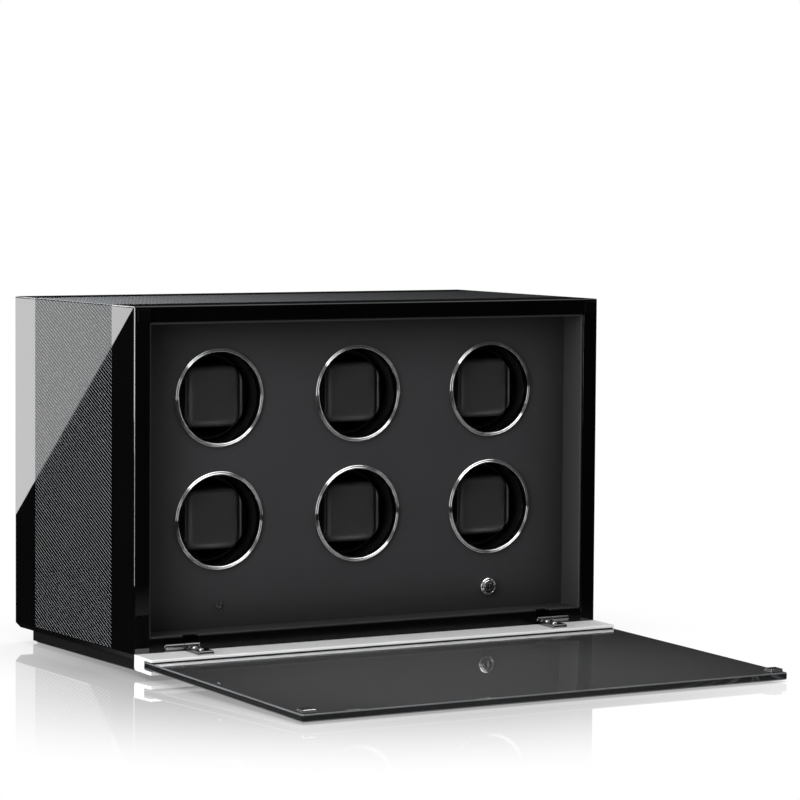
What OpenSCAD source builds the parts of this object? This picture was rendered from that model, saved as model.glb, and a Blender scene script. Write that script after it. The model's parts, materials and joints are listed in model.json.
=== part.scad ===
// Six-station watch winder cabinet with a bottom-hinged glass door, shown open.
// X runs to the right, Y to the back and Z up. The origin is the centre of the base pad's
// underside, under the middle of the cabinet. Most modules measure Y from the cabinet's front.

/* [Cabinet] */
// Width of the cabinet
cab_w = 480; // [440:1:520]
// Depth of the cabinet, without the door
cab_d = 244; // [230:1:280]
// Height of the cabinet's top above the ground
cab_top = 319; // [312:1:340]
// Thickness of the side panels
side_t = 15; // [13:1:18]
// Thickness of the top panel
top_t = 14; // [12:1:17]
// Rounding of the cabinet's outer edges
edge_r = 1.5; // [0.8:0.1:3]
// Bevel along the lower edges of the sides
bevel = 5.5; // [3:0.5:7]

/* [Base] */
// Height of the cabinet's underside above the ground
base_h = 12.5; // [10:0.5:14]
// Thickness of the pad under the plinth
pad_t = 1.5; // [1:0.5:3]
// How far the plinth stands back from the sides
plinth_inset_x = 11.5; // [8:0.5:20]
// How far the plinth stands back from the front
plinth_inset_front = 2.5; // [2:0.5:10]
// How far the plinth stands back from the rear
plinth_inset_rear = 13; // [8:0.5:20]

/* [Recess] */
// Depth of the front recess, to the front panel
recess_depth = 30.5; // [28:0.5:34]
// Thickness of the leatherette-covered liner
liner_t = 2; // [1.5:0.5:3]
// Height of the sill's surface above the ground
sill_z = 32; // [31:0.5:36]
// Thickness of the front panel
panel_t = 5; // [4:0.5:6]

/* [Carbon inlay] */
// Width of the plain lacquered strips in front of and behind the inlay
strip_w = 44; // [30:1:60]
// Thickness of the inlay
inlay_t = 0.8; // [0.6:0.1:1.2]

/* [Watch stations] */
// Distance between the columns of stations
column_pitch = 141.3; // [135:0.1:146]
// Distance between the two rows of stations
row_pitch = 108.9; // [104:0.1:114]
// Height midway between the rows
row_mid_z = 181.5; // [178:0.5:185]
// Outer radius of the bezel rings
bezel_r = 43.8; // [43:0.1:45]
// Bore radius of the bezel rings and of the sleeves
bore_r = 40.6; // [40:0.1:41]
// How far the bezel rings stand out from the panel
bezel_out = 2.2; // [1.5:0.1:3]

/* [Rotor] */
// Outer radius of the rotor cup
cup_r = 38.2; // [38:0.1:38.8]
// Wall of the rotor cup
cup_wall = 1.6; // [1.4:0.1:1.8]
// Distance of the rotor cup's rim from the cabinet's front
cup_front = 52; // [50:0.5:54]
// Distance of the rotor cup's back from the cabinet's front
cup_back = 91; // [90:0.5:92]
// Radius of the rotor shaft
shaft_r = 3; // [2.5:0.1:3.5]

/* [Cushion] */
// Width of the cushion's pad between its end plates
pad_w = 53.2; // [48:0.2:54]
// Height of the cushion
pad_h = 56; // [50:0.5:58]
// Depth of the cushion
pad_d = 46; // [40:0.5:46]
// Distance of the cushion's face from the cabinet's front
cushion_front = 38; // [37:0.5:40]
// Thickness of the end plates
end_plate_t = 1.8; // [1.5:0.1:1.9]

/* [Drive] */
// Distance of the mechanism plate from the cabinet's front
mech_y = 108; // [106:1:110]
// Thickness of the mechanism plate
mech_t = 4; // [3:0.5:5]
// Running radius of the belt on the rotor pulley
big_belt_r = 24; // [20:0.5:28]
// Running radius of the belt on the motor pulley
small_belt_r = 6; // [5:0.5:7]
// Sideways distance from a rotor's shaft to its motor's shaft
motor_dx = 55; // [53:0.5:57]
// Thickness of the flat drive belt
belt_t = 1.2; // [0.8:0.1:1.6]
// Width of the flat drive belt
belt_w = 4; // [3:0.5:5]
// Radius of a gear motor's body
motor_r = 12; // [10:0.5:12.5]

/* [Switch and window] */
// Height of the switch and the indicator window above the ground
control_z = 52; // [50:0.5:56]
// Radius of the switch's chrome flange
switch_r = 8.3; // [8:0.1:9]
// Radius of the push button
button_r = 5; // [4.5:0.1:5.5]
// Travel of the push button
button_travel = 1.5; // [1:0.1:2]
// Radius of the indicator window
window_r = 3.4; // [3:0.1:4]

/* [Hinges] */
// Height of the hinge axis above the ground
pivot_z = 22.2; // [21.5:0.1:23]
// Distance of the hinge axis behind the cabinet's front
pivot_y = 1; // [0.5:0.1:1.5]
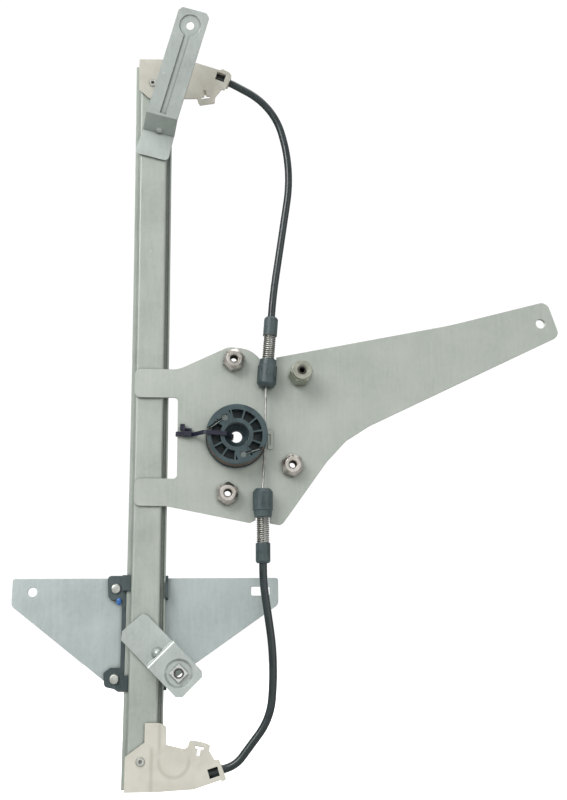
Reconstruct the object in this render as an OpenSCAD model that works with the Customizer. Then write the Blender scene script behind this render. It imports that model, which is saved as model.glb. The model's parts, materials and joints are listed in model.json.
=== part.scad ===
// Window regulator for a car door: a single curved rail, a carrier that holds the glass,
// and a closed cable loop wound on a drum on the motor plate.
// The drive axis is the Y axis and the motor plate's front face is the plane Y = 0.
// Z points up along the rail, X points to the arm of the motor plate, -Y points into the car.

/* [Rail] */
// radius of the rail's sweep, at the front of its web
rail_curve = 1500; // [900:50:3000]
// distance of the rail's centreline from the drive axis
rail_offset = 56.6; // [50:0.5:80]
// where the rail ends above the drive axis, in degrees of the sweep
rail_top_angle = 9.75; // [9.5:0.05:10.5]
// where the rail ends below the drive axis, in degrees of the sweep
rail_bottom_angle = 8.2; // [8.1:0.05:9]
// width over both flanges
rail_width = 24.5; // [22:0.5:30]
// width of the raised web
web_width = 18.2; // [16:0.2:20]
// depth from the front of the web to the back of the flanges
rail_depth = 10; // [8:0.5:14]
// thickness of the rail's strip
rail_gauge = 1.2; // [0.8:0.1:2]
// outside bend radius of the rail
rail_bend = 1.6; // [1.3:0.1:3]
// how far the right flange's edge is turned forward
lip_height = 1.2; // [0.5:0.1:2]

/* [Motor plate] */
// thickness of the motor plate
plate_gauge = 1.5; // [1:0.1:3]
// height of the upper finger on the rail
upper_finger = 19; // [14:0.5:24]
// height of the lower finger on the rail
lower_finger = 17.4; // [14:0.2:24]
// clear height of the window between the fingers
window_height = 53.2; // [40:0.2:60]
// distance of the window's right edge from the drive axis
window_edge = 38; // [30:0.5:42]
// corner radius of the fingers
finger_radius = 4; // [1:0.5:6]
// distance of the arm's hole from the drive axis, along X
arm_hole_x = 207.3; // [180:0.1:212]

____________

_Problem description_:
The whole listing above needs to be written out again exactly.

_Exercise output_:
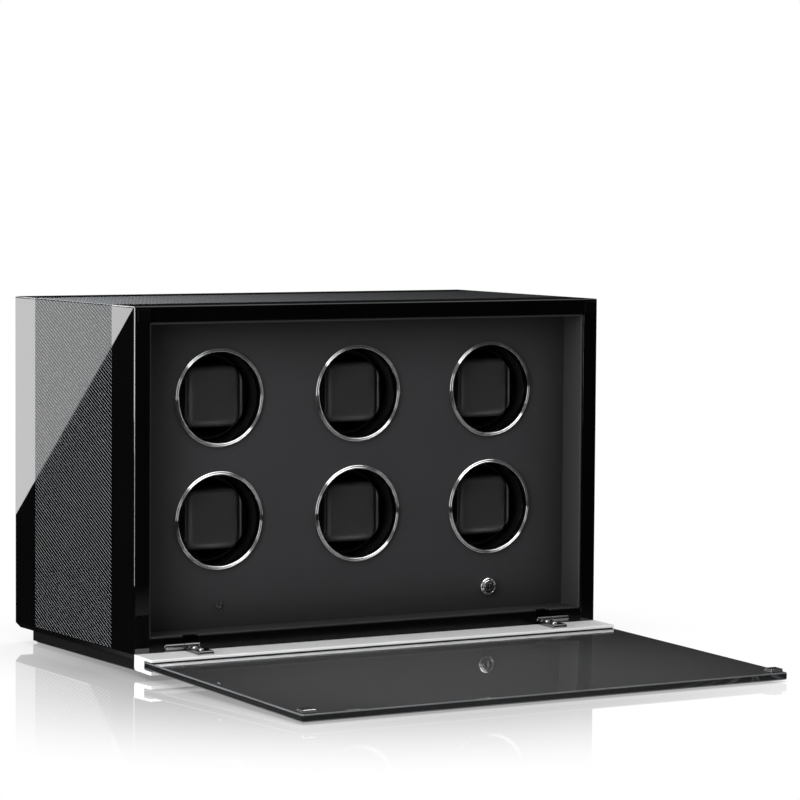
What OpenSCAD source builds the parts of this object? This picture was rendered from that model, saved as model.glb, and a Blender scene script. Write that script after it. The model's parts, materials and joints are listed in model.json.
=== part.scad ===
// Six-station watch winder cabinet with a bottom-hinged glass door, shown open.
// X runs to the right, Y to the back and Z up. The origin is the centre of the base pad's
// underside, under the middle of the cabinet. Most modules measure Y from the cabinet's front.

/* [Cabinet] */
// Width of the cabinet
cab_w = 480; // [440:1:520]
// Depth of the cabinet, without the door
cab_d = 244; // [230:1:280]
// Height of the cabinet's top above the ground
cab_top = 319; // [312:1:340]
// Thickness of the side panels
side_t = 15; // [13:1:18]
// Thickness of the top panel
top_t = 14; // [12:1:17]
// Rounding of the cabinet's outer edges
edge_r = 1.5; // [0.8:0.1:3]
// Bevel along the lower edges of the sides
bevel = 5.5; // [3:0.5:7]

/* [Base] */
// Height of the cabinet's underside above the ground
base_h = 12.5; // [10:0.5:14]
// Thickness of the pad under the plinth
pad_t = 1.5; // [1:0.5:3]
// How far the plinth stands back from the sides
plinth_inset_x = 11.5; // [8:0.5:20]
// How far the plinth stands back from the front
plinth_inset_front = 2.5; // [2:0.5:10]
// How far the plinth stands back from the rear
plinth_inset_rear = 13; // [8:0.5:20]

/* [Recess] */
// Depth of the front recess, to the front panel
recess_depth = 30.5; // [28:0.5:34]
// Thickness of the leatherette-covered liner
liner_t = 2; // [1.5:0.5:3]
// Height of the sill's surface above the ground
sill_z = 32; // [31:0.5:36]
// Thickness of the front panel
panel_t = 5; // [4:0.5:6]

/* [Carbon inlay] */
// Width of the plain lacquered strips in front of and behind the inlay
strip_w = 44; // [30:1:60]
// Thickness of the inlay
inlay_t = 0.8; // [0.6:0.1:1.2]

/* [Watch stations] */
// Distance between the columns of stations
column_pitch = 141.3; // [135:0.1:146]
// Distance between the two rows of stations
row_pitch = 108.9; // [104:0.1:114]
// Height midway between the rows
row_mid_z = 181.5; // [178:0.5:185]
// Outer radius of the bezel rings
bezel_r = 43.8; // [43:0.1:45]
// Bore radius of the bezel rings and of the sleeves
bore_r = 40.6; // [40:0.1:41]
// How far the bezel rings stand out from the panel
bezel_out = 2.2; // [1.5:0.1:3]

/* [Rotor] */
// Outer radius of the rotor cup
cup_r = 38.2; // [38:0.1:38.8]
// Wall of the rotor cup
cup_wall = 1.6; // [1.4:0.1:1.8]
// Distance of the rotor cup's rim from the cabinet's front
cup_front = 52; // [50:0.5:54]
// Distance of the rotor cup's back from the cabinet's front
cup_back = 91; // [90:0.5:92]
// Radius of the rotor shaft
shaft_r = 3; // [2.5:0.1:3.5]

/* [Cushion] */
// Width of the cushion's pad between its end plates
pad_w = 53.2; // [48:0.2:54]
// Height of the cushion
pad_h = 56; // [50:0.5:58]
// Depth of the cushion
pad_d = 46; // [40:0.5:46]
// Distance of the cushion's face from the cabinet's front
cushion_front = 38; // [37:0.5:40]
// Thickness of the end plates
end_plate_t = 1.8; // [1.5:0.1:1.9]

/* [Drive] */
// Distance of the mechanism plate from the cabinet's front
mech_y = 108; // [106:1:110]
// Thickness of the mechanism plate
mech_t = 4; // [3:0.5:5]
// Running radius of the belt on the rotor pulley
big_belt_r = 24; // [20:0.5:28]
// Running radius of the belt on the motor pulley
small_belt_r = 6; // [5:0.5:7]
// Sideways distance from a rotor's shaft to its motor's shaft
motor_dx = 55; // [53:0.5:57]
// Thickness of the flat drive belt
belt_t = 1.2; // [0.8:0.1:1.6]
// Width of the flat drive belt
belt_w = 4; // [3:0.5:5]
// Radius of a gear motor's body
motor_r = 12; // [10:0.5:12.5]

/* [Switch and window] */
// Height of the switch and the indicator window above the ground
control_z = 52; // [50:0.5:56]
// Radius of the switch's chrome flange
switch_r = 8.3; // [8:0.1:9]
// Radius of the push button
button_r = 5; // [4.5:0.1:5.5]
// Travel of the push button
button_travel = 1.5; // [1:0.1:2]
// Radius of the indicator window
window_r = 3.4; // [3:0.1:4]

/* [Hinges] */
// Height of the hinge axis above the ground
pivot_z = 22.2; // [21.5:0.1:23]
// Distance of the hinge axis behind the cabinet's front
pivot_y = 1; // [0.5:0.1:1.5]
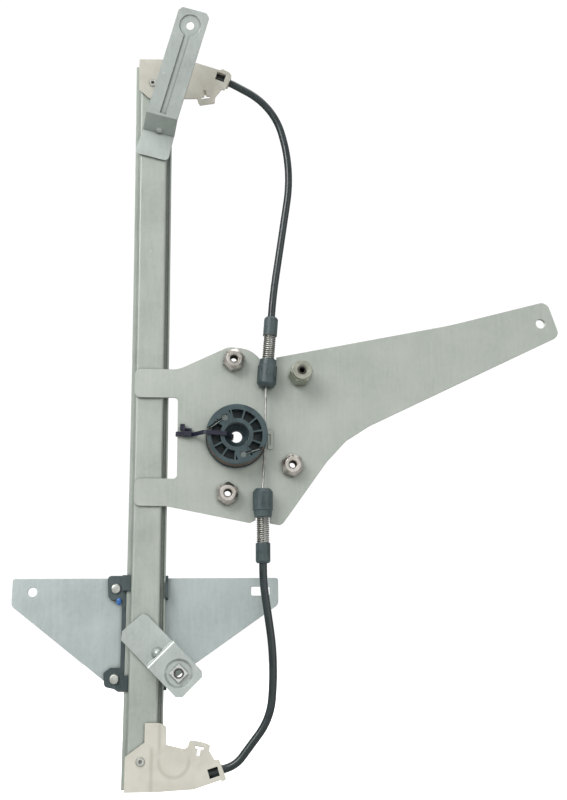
Reconstruct the object in this render as an OpenSCAD model that works with the Customizer. Then write the Blender scene script behind this render. It imports that model, which is saved as model.glb. The model's parts, materials and joints are listed in model.json.
=== part.scad ===
// Window regulator for a car door: a single curved rail, a carrier that holds the glass,
// and a closed cable loop wound on a drum on the motor plate.
// The drive axis is the Y axis and the motor plate's front face is the plane Y = 0.
// Z points up along the rail, X points to the arm of the motor plate, -Y points into the car.

/* [Rail] */
// radius of the rail's sweep, at the front of its web
rail_curve = 1500; // [900:50:3000]
// distance of the rail's centreline from the drive axis
rail_offset = 56.6; // [50:0.5:80]
// where the rail ends above the drive axis, in degrees of the sweep
rail_top_angle = 9.75; // [9.5:0.05:10.5]
// where the rail ends below the drive axis, in degrees of the sweep
rail_bottom_angle = 8.2; // [8.1:0.05:9]
// width over both flanges
rail_width = 24.5; // [22:0.5:30]
// width of the raised web
web_width = 18.2; // [16:0.2:20]
// depth from the front of the web to the back of the flanges
rail_depth = 10; // [8:0.5:14]
// thickness of the rail's strip
rail_gauge = 1.2; // [0.8:0.1:2]
// outside bend radius of the rail
rail_bend = 1.6; // [1.3:0.1:3]
// how far the right flange's edge is turned forward
lip_height = 1.2; // [0.5:0.1:2]

/* [Motor plate] */
// thickness of the motor plate
plate_gauge = 1.5; // [1:0.1:3]
// height of the upper finger on the rail
upper_finger = 19; // [14:0.5:24]
// height of the lower finger on the rail
lower_finger = 17.4; // [14:0.2:24]
// clear height of the window between the fingers
window_height = 53.2; // [40:0.2:60]
// distance of the window's right edge from the drive axis
window_edge = 38; // [30:0.5:42]
// corner radius of the fingers
finger_radius = 4; // [1:0.5:6]
// distance of the arm's hole from the drive axis, along X
arm_hole_x = 207.3; // [180:0.1:212]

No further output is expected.